Game 4 of the ALDS between the Tigers and Yankees has a chance to be a defining game for all the wrong reasons for New York. The Yankees need Alex Rodriguez and Mark Teixeira (1-for-21 combined in this series) to at least put some good at-bats together. Burnett, never trustworthy, has a chance to save the Yankees' season and his reputation. Manager Joe Girardi, faced with an elimination game, needs to run an aggressive kitchen-sink game and not worry about keeping relievers rested for spots that never come. Think of it as a lesser version of what game 162 meant for the Red Sox as far as shaping the winter narrative and beyond.
It is a pressure-packed game. But remember this: for all of the Yankees' successes, having their back against the wall is not a position of strength. Beginning with that walk off bloop single by Luis Gonzalez of Arizona to beat New York in the 2001 World Series, the Yankees are 4-8 in postseason elimination games, including 0-5 on the road. The last time they won a win-or-go-home game on the road, Orlando Hernandez was the winning pitcher (Game 4 of the 2001 ALDS at Oakland).
Give Jim Leyland credit: the salty veteran Tigers manager squeezed every drop out of ALDS Game 3 to provide his team an edge, the same way his friend Tony La Russa did in Philadelphia in NLDS Game 2 the previous day.
Here is where the game turned for Leyland in a brilliant but subtle move: after Detroit took a 3-2 lead after five innings, Leyland put Don Kelly, a defensive specialist, into right field for Magglio Ordonez.
Managers don't typically start running their defensive specialists into the game while still needing 12 outs to defend only a one-run lead. And they certainly don't do it as a matter of course when the offensive player coming out of the game is due to lead off the next inning.
So why put Kelly in that early? Three reasons:
1. Justin Verlander is so good that Leyland was willing to compromise the Ordonez at-bat -- and possibly even two of them -- to keep a one-run lead in check.

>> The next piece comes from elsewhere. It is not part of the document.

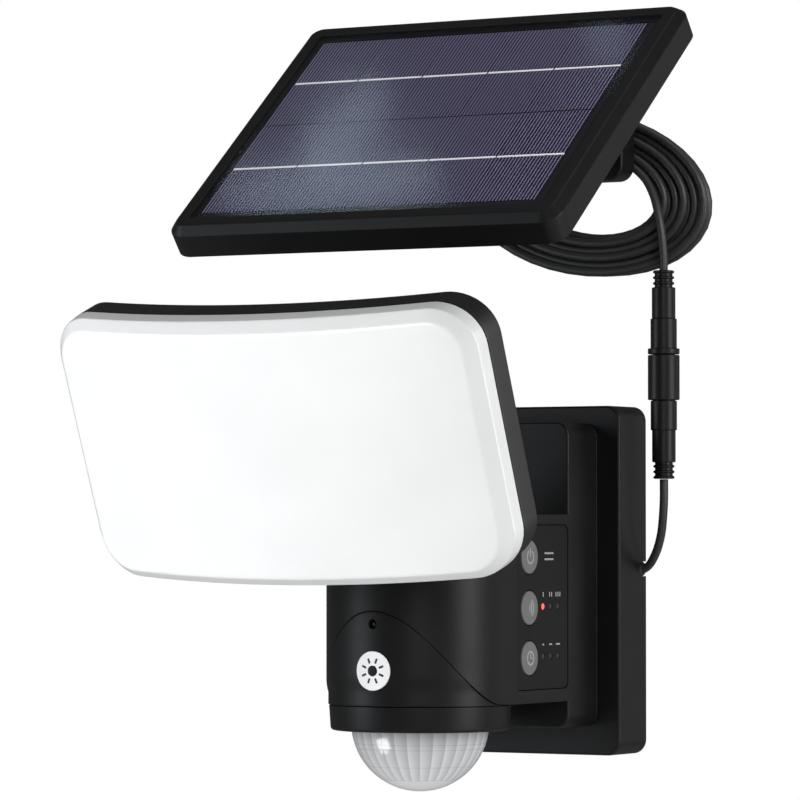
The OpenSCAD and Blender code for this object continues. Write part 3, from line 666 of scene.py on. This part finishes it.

2. With Kelly now due to lead off the sixth, Girardi was more apt to leave a struggling CC Sabathia in the game. Why? Now two of three hitters due for Detroit in the sixth were left-handed (Kelly and Alex Avila). If Ordonez stayed in, then Girardi was more apt to bring in Rafael Soriano because four of the next five Tigers hitters would have been right-handed. Would you rather face Sabathia going past 100 pitches on a night when he had poor command or the teeth of a fresh Yankees bullpen? The Tigers had no problem with Sabathia throwing more pitches.
3. Here's the kicker: not only did Leyland put Kelly into the game -- improving his defense and influencing the Yankees to stick with a wearing Sabathia -- he told Kelly to drag bunt for a base hit. So what happened? Kelly dragged a bunt for a base hit, taking advantage of Sabathia falling off to the third base side of the mound -- and scored a tack-on run when Jhonny Peralta followed with a double.
The Yankees made some mild complaints about the strike zone of Game 3 home plate umpire Gerry Davis. You know going into the game that the veteran Davis is going to call a tight zone and a very consistent one, and that's exactly what he did in Game 4. "You know what you're going to get," one Tiger said. Davis, the crew chief, did his typically consistent job on balls and strikes.
New York also was moaning privately about the strike zone of Eric Cooper in Game 2. The club looked at video to determine that Cooper, by their own unofficial accounting, "missed" 18 balls by calling them strikes. Eighteen? Really? That's a boatload. Cooper also called a solid game -- a bigger zone than Davis, but with the consistency teams want. The strike zones are far, far down the list of why New York lost both games, if even on the list at all.